We're definitely getting a sparkie to install the centameter now. If it was a simple job, I was going to give it a go, but given the mess inside the box, I think we'll get a pro.  
The centameter measures the magnetic current flowing through the cables to determine power use. All you need to do is clip the sensor over the insulated wires (ie don't need to remove the insulation).  
I needed to work out whether it is three phase, as I need to get two more sensors (ie one for each phase).  
I don't think we have any 3 phase appliances or switches in the house - the hot water or the duted heating would be the only options.  
Thanks everyone for the advice. I thought I mihgt post a review of the centameter on here if anyone is interested. 
Trav

----------


## thatirwinfella

you don't neccessarily need to get two more centameters.  
If the sparky who originally wired the board bothered to bring three phases in, they may be balanced reasonably equally, eg fairly equal maximum demands. Just using one centameter would give an indication per phase, and you could multiply by three to get a rough idea of the total amps being drawn. If you were to purchase the centameters to have ready for the sparky, get him to measure the current drawn per phase and if they are roughly equal, only install one, then get a refund on the spare units.  
alternatively, a three phase centmeter may be available, with a single display, three current transformers [the coil which goes around the conductors] and a switch to choose which phase the display will show the current for. This may be cheaper [or more convenient space wise] then two more units. 
I'd recommend a major board upgrade if any renovations are to be done in the future. It probably wouldn't be too hard to terminate the existing circuits to terminal strips [if ther isn't much length spare] in an existing cabinet, then run them through breakers and rcds in a vertical mounted board adjacent.  
An as others have said, this is a sub par installation. I'm an apprentice, and I would be disppointed if my work looked like.

----------


## Timmo

can you post a photo of the fuses and/or the feed up on your roof?

----------


## Trav

Thanks for the comments.  
The centameter is already equipped to deal with three phases - all I need is two more sensors, which I've now ordered.
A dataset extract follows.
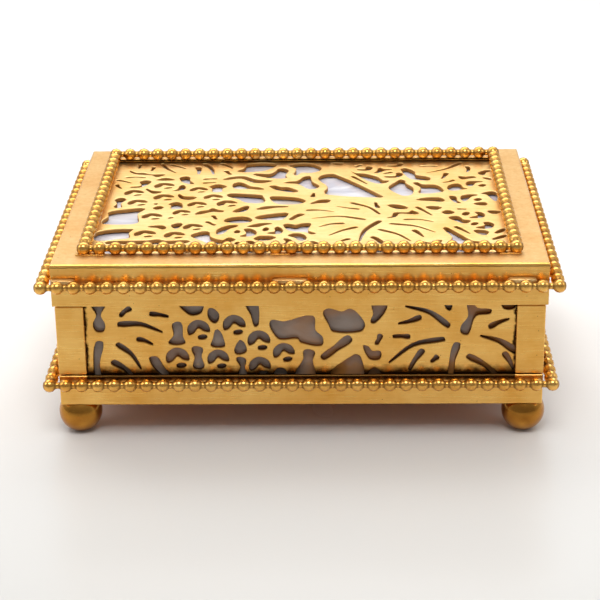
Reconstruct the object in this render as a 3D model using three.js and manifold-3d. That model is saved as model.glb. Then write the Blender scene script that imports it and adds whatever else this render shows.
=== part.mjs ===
// A hinged vanity trinket box of gilt bronze and opalescent glass, in millimetres, +Z up.
// The origin is on the table, under the middle of the box. The front looks towards -Y.
import * as THREE from 'three';
import { mergeVertices } from 'three/addons/utils/BufferGeometryUtils.js';
import Module from 'manifold-3d';

const wasm = await Module();
wasm.setup();

// ---- Driving dimensions -------------------------------------------------------------------------
const gap = 0.3;               // clearance between pieces that touch on the real box
const over = 1;                // how far a cutter runs past what it cuts
const footSides = 14;          // facets round each kind of turned piece
const footSteps = 7;
const screwSides = 8;
const hingeSides = 12;

const bodyWidth = 112;         // over the corner posts, left to right
const bodyDepth = 81.8;        // over the corner posts, front to back
const footRadius = 5.05;       // ball feet
const footFlatRadius = 1.5;    // flat that each ball stands on
const footInset = 4;            // ball centre in from the body's faces
const footHeight = 7.9;        // table to the underside of the tray
const bandHeight = 7.5;        // base band of the tray
const trayWall = 1;
const trayFloor = 1.2;
const postHeight = 17;         // corner posts, between the band and the lid's edge
const postWidth = 6.5;
const postThickness = 0.9;
const grilleThickness = 1;
const glassThickness = 2;
const grilleAbovePost = 2.3;   // how far the pierced panels rise inside the lid
const rimThickness = 0.7;
const rimSkirt = 3.9;
const panWall = 0.8;
const panHeight = 4;

const lidProud = 0.5;          // the lid's walls stand out from the posts by this
const lidHeight = 10.3;
const lidWall = 1;
const lidTop = 0.8;
const windowInset = 7.2;       // flat frame round the lid's window
const tabWidth = 7;
const tabThickness = 0.6;
const tabReach = 4;            // how far each tab turns in under the glass

const beadRadius = 1.6;
const neckRadius = 0.75;
const beadSides = 6;
const wallBeadPitch = 3.75;    // beads on the walls, before a whole number is fitted
const windowBeadPitch = 3.65;
const beadStandOff = 0.4;      // wall face to the side of the beads
const lidBeadRise = 5.5;       // lid's lower edge to the middle of its beads
const baseBeadRise = 6;        // tray's underside to the middle of its beads
const windowBeadInset = 7;

const screwRadius = 0.8;
const screwHeadRadius = 1.5;
const screwHeadHeight = 0.9;
const screwLength = 5.2;       // under the head
const screwClearance = 0.3;

const hingeWidth = 14;
const hingeOffset = 30;        // middle of each hinge from the middle of the box
const leafThickness = 0.8;
const leafDrop = 7.6;          // the body leaf's height on the back panel
const knuckleRadius = 1.3;
const pinRadius = 0.6;
const pinBoreRadius = 0.75;
const pinHeadRadius = 1;
const pinHeadHeight = 0.4;

// ---- Sizes and levels worked out from them ------------------------------------------------------
const halfW = bodyWidth / 2;
const halfD = bodyDepth / 2;
const bandTop = footHeight + bandHeight;
const floorTop = footHeight + trayFloor;
const postBottom = bandTop + gap;
const postTop = postBottom + postHeight;
const panelInset = postThickness + gap;
const glassInset = panelInset + grilleThickness + gap;
const innerInset = glassInset + glassThickness + gap;
const panelBottom = floorTop + gap;
const panelTop = postTop + grilleAbovePost;
const paneBottom = floorTop + gap + screwHeadHeight + gap;
const lidBottom = postTop + gap;
const lidLevel = lidBottom + lidHeight;
const lidHalfW = halfW + lidProud;
const lidHalfD = halfD + lidProud;
const windowHalfW = lidHalfW - windowInset;
const windowHalfD = lidHalfD - windowInset;
const lidGrilleTop = lidLevel - lidTop - gap;
const lidGlassTop = lidGrilleTop - grilleThickness - gap;
const lidGlassBottom = lidGlassTop - glassThickness;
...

It simply adds the power consumtion across all three phases.  
I can arrange a photo of where the power from the pole reaches the house if that is helpful. I'm not sure how it gets from that end of the house to the circuit board you see, as the house is a flat roof. I will investigate more over the weekend and report.  
Thanks again 
Trav

----------


## Trav

I had a look at the power cable joining the house last night. It was a bit dark, but it appears there are three cables, twisted together, from the pole to the house. As it approaches the house, the are split apart and join the house separately - ie each one goes through one of those ceramic 'bells' before entering into the roof cavity.  
I presume, from this, that it is definitely three phase.  
Incidently, what does a three phase power point look like? Is it essentially the same as a GPO, or is it some great big industrial contraption with a flip-shut lid? Any photos? 
Cheers 
Trav

----------


## NCArcher

> ie each one goes through one of those ceramic 'bells' before entering into the roof cavity.  The 'ceramic bells' are the service fuses. 
> I presume, from this, that it is definitely three phase.  Yes it is definately 3 phase 
> Incidently, what does a three phase power point look like? Is it essentially the same as a GPO, or is it some great big industrial contraption with a flip-shut lid? Any photos? Big industrial contraption with a flip shut lid pretty much sums them up. Something like this

----------


## Wood Butcher

If there are only three wires then it is not three phase. Three phase has four wires (the three phases plus neutral) . Also those ceramic bells are not necessarily to be service fuses, but just insulators. Service fuses are normally located on the pole where the supply comes from.

----------


## Barry_White

Trav 
Just because you have three phase it doesn't mean you have anything that is operating on three phase. It may just mean that all your circuits are spread across the three phases and give you depending on the size of your mains coming in to have more capacity than if you had single phase. 
What it does mean is that it gives you the capacity to get some great three phase workshop toys.  
Woodbutcher in NSW at least the service fuse can either be on the supply pole or at the point of attachment on the house. 
As Woodbutcher says if it is three phase there should be four wires coming in unless the neutral is hiding some where.

----------


## rileyp

> you don't neccessarily need to get two more centameters.  
> If the sparky who originally wired the board bothered to bring three phases in, they may be balanced reasonably equally, eg fairly equal maximum demands. Just using one centameter would give an indication per phase, and you could multiply by three to get a rough idea of the total amps being drawn. If you were to purchase the centameters to have ready for the sparky, get him to measure the current drawn per phase and if they are roughly equal, only install one, then get a refund on the spare units.  
> alternatively, a three phase centmeter may be available, with a single display, three current transformers [the coil which goes around the conductors] and a switch to choose which phase the display will show the current for. This may be cheaper [or more convenient space wise] then two more units. 
> I'd recommend a major board upgrade if any renovations are to be done in the future. It probably wouldn't be too hard to terminate the existing circuits to terminal strips [if ther isn't much length spare] in an existing cabinet, then run them through breakers and rcds in a vertical mounted board adjacent.  
> An as others have said, this is a sub par installation. I'm an apprentice, and I would be disppointed if my work looked like.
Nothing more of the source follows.